Trade evidence about the NFT market is just the same as trade evidence about any other market

One thing which has already turned out to be a real IP issue is the extent to which minting NFTs associated somehow with someone else’s brand is an infringement of trade mark rights. Nike and Hermès are just two of the best-known brands to have already launched trade mark infringement claims over NFTs – there are surely plenty of others to come.

In a way these cases are interesting because they will probably turn on how consumers see and understand NFTs in the marketplace, and the extent to which the value in the NFT is really the value in the associated brand. And is there an “NFT market” at all? Or is there a market for NFTs of trainers which is adjacent the trainer market and a market for NFTs of handbags which is adjacent the handbag market?
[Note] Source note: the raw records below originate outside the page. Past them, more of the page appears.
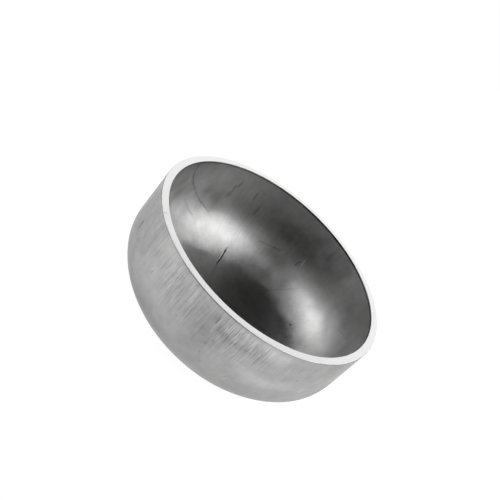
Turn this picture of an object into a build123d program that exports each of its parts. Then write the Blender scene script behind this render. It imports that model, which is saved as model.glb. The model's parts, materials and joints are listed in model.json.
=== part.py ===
"""Butt-weld pipe cap, NPS 12 (DN 300), schedule 40.

The cap is one seamless shell, pressed from a single steel plate: a short cylindrical skirt that is welded to the pipe's
end, and a 2:1 ellipsoidal dome that closes it. The weld face is machined square, at full wall thickness.

Frame: the origin is the centre of the weld face, +Z is the axis and points out of the mouth, towards the pipe. The dome
hangs below, so the crown is the lowest point. Sizes are in millimetres.
"""

import os

from build123d import *

# Driving dimensions
OUTSIDE_DIAMETER = 323.8  # of the skirt, the same as the pipe's
WALL_THICKNESS = 10.31  # schedule 40
CAP_LENGTH = 152.0  # from the weld face to the outside of the crown
HEAD_RATIO = 2.0  # inside radius over the dome's inside depth
EDGE_BREAK = 0.8  # chamfer that takes the burr off both edges of the weld face

# What follows from them
OUTSIDE_RADIUS = OUTSIDE_DIAMETER / 2
INSIDE_RADIUS = OUTSIDE_RADIUS - WALL_THICKNESS
INSIDE_DOME_DEPTH = INSIDE_RADIUS / HEAD_RATIO
OUTSIDE_DOME_DEPTH = INSIDE_DOME_DEPTH + WALL_THICKNESS
SKIRT_LENGTH = CAP_LENGTH - OUTSIDE_DOME_DEPTH  # from the weld face to the tangent line of the dome


def dome_arc(radius, depth):
    """A quarter ellipse from the axis, at the crown, up to the tangent line, where it has this radius."""
    return EllipticalCenterArc((0, -SKIRT_LENGTH), radius, depth, start_angle=-90, arc_size=90)


def shell_profile():
    """Half of the cap's section, in the XZ plane, from the axis outwards."""
    with BuildSketch(Plane.XZ) as profile:
        with BuildLine():
            outside_dome = dome_arc(OUTSIDE_RADIUS, OUTSIDE_DOME_DEPTH)
            inside_dome = dome_arc(INSIDE_RADIUS, INSIDE_DOME_DEPTH)
            Line(outside_dome @ 0, inside_dome @ 0)
            Polyline(
                outside_dome @ 1,
                (OUTSIDE_RADIUS, -EDGE_BREAK),
                (OUTSIDE_RADIUS - EDGE_BREAK, 0),
                (INSIDE_RADIUS + EDGE_BREAK, 0),
                (INSIDE_RADIUS, -EDGE_BREAK),
                inside_dome @ 1,
            )
        make_face()
    return profile.sketch


def cap_shell():
    """The whole cap, which is one piece of steel."""
    return revolve(shell_profile(), axis=Axis.Z)


def main():
    os.makedirs("parts", exist_ok=True)
    shell = cap_shell()
    shell.label = "cap_shell"
    export_step(shell, "parts/cap_shell.step")
    print(f"skirt {SKIRT_LENGTH:.2f} mm, outside dome depth {OUTSIDE_DOME_DEPTH:.2f} mm")
    print(f"cap_shell volume {shell.volume / 1000:.1f} cm3, box {shell.bounding_box().size}")


main()
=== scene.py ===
"""The looks of the pipe cap: a pressed steel shell with the marks of the press and the lathe, in a studio.

Everything is in metres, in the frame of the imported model: the origin is the centre of the weld face, +Z
points out of the mouth, and the dome hangs below. The shell is described by two charts, one for its outside
and one for its inside. A chart is the skin laid out flat: the distance from the chart's middle is the
distance along the skin from the crown, and the direction is the direction round the axis. It has no seam, so
marks and subdivisions cross it freely.
"""

import json
import math
import random
from dataclasses import dataclass

import bmesh
import bpy
import numpy as np
from mathutils import Matrix, Vector, kdtree, noise


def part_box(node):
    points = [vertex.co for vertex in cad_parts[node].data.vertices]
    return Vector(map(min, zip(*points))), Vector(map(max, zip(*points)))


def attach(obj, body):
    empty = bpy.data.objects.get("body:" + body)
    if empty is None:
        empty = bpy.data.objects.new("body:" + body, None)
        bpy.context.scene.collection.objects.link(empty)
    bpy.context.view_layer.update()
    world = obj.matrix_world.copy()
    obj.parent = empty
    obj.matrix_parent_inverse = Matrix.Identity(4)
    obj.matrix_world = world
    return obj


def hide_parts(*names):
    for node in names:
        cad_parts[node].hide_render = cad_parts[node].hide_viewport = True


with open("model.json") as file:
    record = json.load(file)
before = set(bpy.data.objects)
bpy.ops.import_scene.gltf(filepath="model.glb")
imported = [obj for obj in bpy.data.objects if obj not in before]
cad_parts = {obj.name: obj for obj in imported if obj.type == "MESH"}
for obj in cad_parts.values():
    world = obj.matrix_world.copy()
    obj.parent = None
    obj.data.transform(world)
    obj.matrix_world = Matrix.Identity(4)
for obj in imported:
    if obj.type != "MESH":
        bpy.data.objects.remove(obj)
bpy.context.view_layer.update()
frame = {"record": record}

MM = 0.001

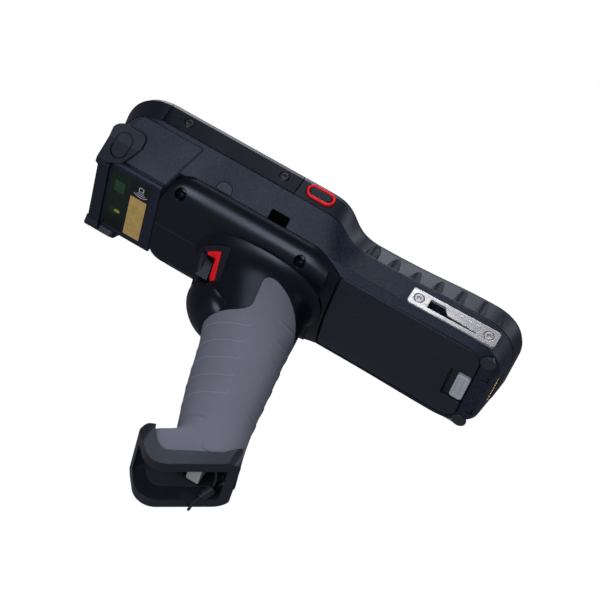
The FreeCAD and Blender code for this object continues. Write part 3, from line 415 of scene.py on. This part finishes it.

Is the NFT of Disaster Girl in the same market as the NFT of Jack Dorsey’s first tweet?

In my mind the idea that one of these cases will set a legal precedent determining in general what you can and can’t do with NFTs is a bit premature. The cases will be decided according to the existing principles of trade mark law, applied to the facts found which will include facts about what average consumers think in this market, or in one of these markets. A “law of NFTs” is probably not necessary, and not desirable.

To sum up, I am more than a little sceptical of some of the hype around NFTs and blockchain. That doesn’t mean there is nothing in them at all but it is important to always keep in mind what is really new and different about them, and to remember that like any technology, there is only value to the extent that they solve problems which humans really have.